GM spokesman Dave Darovitz said there was nothing new in the government statement on high costs. New technology is always expensive, he said.
The company has added money to building the Volt, and it's still the "No. 1 product development program here at GM," he said.
"We will make it happen," Darovitz said. "There is no deviation in our focus and intent to bring the car to market in late 2010."
Darovitz said the government report made an unfair comparison with Toyota because it was dealing with two different technologies — the Prius gas-electric hybrid and the battery-powered plug-in electric Volt.
Obama last week rejected GM's restructuring plan and gave the automaker until June 1 to explain how it would reshape itself as a healthy company. GM seeks more than $16 billion in additional taxpayer funds.
GM reported in its five-year restructuring plan that it's investing in hybrid and plug-in cars and trucks, including the Volt and two other models that will use its technology.

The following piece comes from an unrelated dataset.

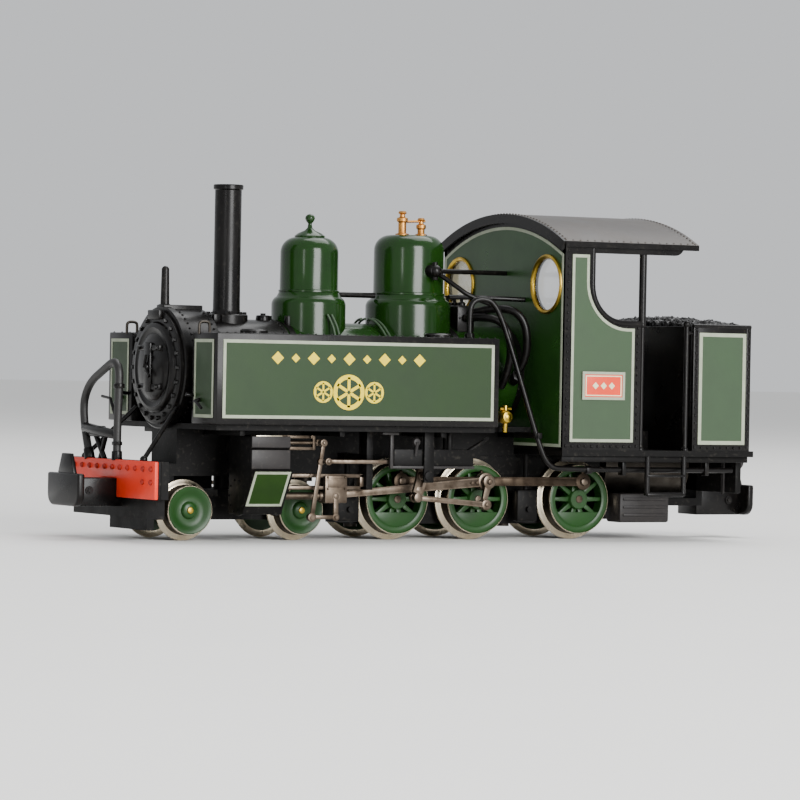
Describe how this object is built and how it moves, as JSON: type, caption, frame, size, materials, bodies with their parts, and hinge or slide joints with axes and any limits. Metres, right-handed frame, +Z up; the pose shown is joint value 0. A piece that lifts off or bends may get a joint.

"With a majority of Americans driving their vehicles less than 40 miles per day, the Chevrolet Volt — providing up to 40 miles on a single electrical charge — should be attractive to those seeking to use little if any gasoline," the GM plan said. "The development costs of high-technology vehicles like the Volt are significant, but so are the long-term benefits that come from increased energy efficiency and independence."
Darovitz said the company expects state and federal incentives will help boost demand for the Volt, particularly a $7,500 federal tax credit. The Volt is expected to sell for around $40,000 because of the high cost of its batteries. The Energy Department has been helping with battery research to bring costs down.